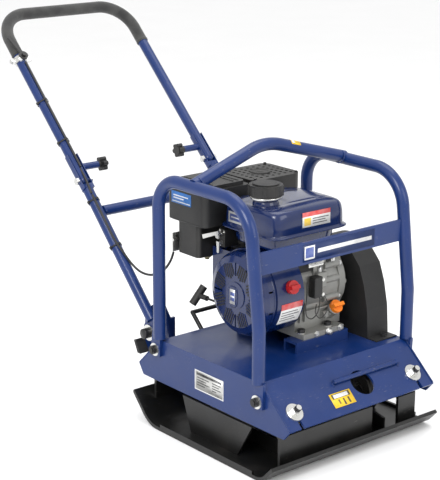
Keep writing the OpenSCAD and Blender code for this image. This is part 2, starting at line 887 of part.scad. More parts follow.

---

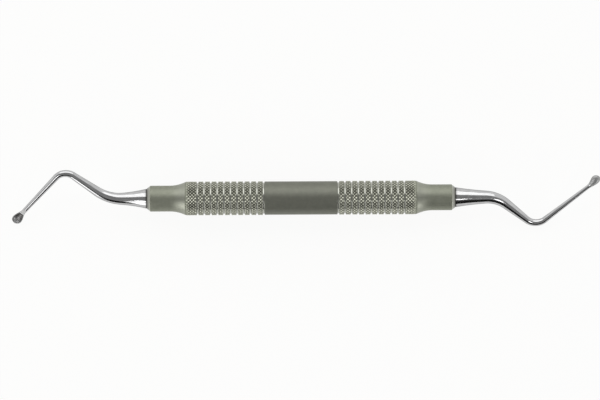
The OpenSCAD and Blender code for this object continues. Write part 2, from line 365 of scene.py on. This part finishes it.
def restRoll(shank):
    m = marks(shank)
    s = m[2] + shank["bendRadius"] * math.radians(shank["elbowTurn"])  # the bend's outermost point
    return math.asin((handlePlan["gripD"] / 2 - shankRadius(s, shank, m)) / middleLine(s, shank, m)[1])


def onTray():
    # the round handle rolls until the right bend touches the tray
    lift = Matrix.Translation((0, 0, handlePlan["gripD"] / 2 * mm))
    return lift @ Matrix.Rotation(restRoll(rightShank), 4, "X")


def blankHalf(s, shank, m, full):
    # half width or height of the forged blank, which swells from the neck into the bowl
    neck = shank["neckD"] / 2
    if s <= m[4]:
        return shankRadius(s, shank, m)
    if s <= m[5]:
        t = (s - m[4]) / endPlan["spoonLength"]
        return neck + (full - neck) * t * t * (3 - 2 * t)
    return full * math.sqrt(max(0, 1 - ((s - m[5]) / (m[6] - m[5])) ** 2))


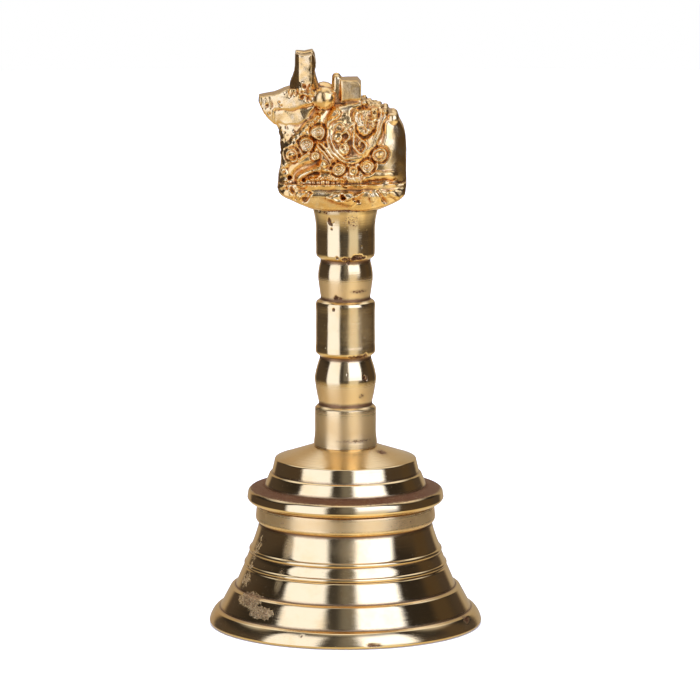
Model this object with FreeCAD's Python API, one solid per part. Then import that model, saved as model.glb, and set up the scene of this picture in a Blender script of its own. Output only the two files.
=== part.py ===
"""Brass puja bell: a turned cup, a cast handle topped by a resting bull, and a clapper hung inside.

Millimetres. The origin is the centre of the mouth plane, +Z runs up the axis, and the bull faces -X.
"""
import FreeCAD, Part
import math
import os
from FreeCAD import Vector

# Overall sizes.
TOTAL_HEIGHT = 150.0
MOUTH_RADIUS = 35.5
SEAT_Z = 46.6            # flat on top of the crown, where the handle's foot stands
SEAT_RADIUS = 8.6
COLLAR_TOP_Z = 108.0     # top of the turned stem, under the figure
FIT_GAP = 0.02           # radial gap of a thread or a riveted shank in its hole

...

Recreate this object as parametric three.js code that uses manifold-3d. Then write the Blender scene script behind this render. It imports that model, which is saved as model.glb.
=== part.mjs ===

- **BRIEF**
Using the entries above, give again exactly the lines from the line holding "Model this object" through the line holding "FIT_GAP = 0.02". Include both end lines and nothing else.

- **ANSWER TO THE PROBLEM**
Model this object with FreeCAD's Python API, one solid per part. Then import that model, saved as model.glb, and set up the scene of this picture in a Blender script of its own. Output only the two files.
=== part.py ===
"""Brass puja bell: a turned cup, a cast handle topped by a resting bull, and a clapper hung inside.

Millimetres. The origin is the centre of the mouth plane, +Z runs up the axis, and the bull faces -X.
"""
import FreeCAD, Part
import math
import os
from FreeCAD import Vector

# Overall sizes.
TOTAL_HEIGHT = 150.0
MOUTH_RADIUS = 35.5
SEAT_Z = 46.6            # flat on top of the crown, where the handle's foot stands
SEAT_RADIUS = 8.6
COLLAR_TOP_Z = 108.0     # top of the turned stem, under the figure
FIT_GAP = 0.02           # radial gap of a thread or a riveted shank in its hole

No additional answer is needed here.